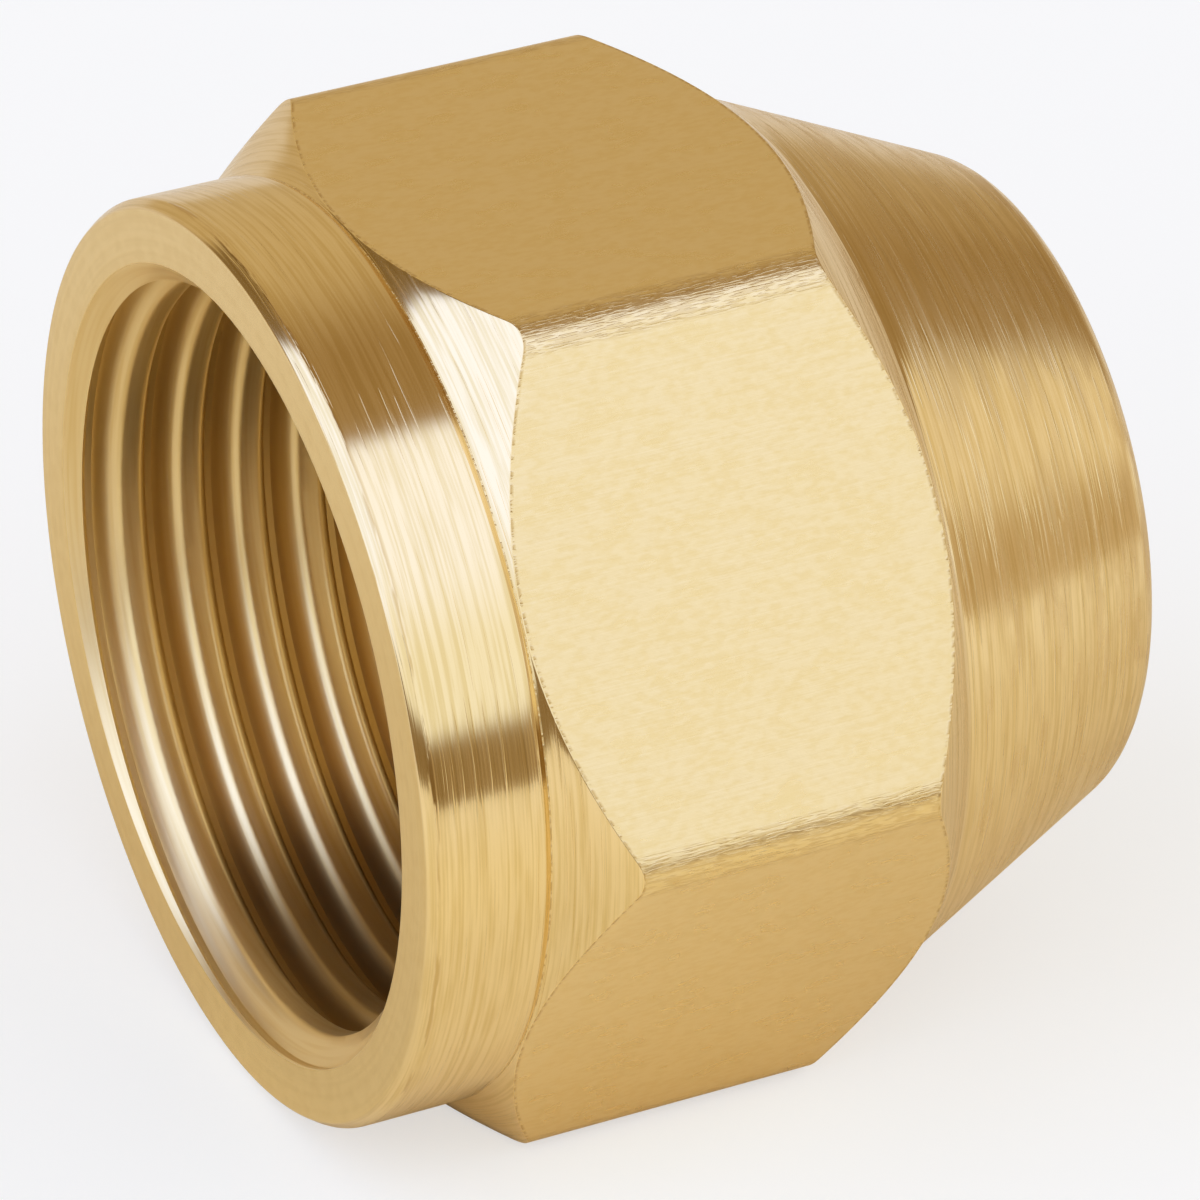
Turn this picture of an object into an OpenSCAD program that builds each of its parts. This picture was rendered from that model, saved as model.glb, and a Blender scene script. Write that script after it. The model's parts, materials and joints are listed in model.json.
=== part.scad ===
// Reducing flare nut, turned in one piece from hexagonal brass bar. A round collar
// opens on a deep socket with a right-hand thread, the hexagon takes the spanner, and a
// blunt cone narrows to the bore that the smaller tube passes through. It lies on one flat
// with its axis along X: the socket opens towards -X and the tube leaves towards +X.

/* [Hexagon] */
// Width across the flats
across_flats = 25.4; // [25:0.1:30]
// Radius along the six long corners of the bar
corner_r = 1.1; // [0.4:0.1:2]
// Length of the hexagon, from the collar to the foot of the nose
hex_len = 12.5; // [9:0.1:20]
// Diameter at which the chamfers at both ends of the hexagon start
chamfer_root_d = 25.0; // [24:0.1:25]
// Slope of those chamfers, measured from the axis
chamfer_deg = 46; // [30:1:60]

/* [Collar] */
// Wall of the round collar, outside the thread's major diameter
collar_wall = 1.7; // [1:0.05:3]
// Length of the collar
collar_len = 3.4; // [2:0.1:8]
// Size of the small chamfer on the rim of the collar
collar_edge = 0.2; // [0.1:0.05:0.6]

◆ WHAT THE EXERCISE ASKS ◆
Output the full listing without altering anything.

◆ EXERCISE RESULT ◆
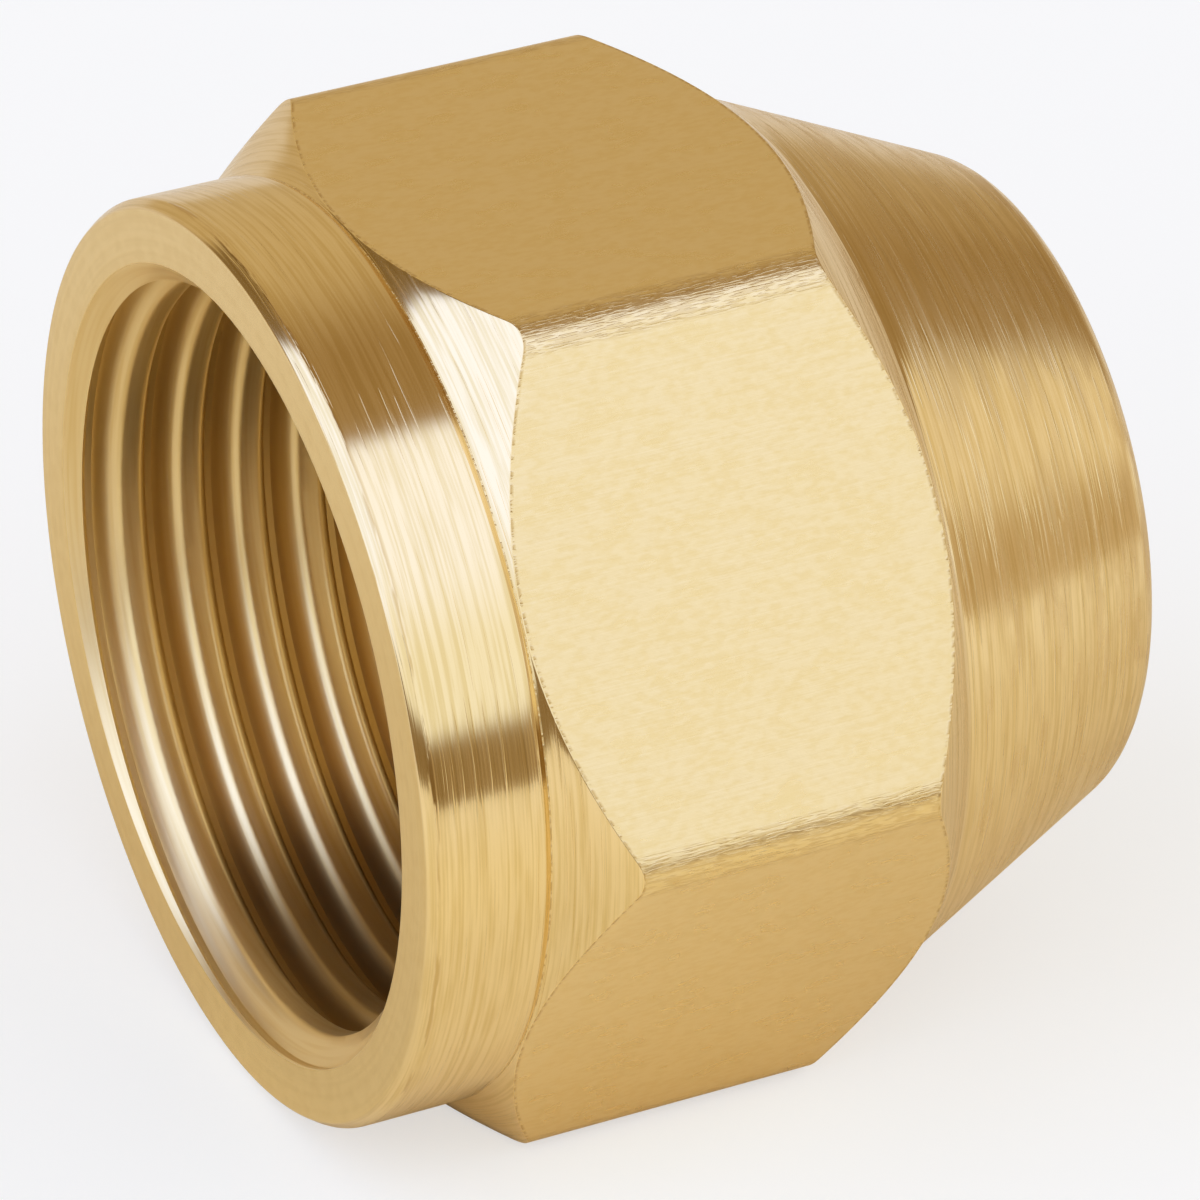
Turn this picture of an object into an OpenSCAD program that builds each of its parts. This picture was rendered from that model, saved as model.glb, and a Blender scene script. Write that script after it. The model's parts, materials and joints are listed in model.json.
=== part.scad ===
// Reducing flare nut, turned in one piece from hexagonal brass bar. A round collar
// opens on a deep socket with a right-hand thread, the hexagon takes the spanner, and a
// blunt cone narrows to the bore that the smaller tube passes through. It lies on one flat
// with its axis along X: the socket opens towards -X and the tube leaves towards +X.

/* [Hexagon] */
// Width across the flats
across_flats = 25.4; // [25:0.1:30]
// Radius along the six long corners of the bar
corner_r = 1.1; // [0.4:0.1:2]
// Length of the hexagon, from the collar to the foot of the nose
hex_len = 12.5; // [9:0.1:20]
// Diameter at which the chamfers at both ends of the hexagon start
chamfer_root_d = 25.0; // [24:0.1:25]
// Slope of those chamfers, measured from the axis
chamfer_deg = 46; // [30:1:60]

/* [Collar] */
// Wall of the round collar, outside the thread's major diameter
collar_wall = 1.7; // [1:0.05:3]
// Length of the collar
collar_len = 3.4; // [2:0.1:8]
// Size of the small chamfer on the rim of the collar
collar_edge = 0.2; // [0.1:0.05:0.6]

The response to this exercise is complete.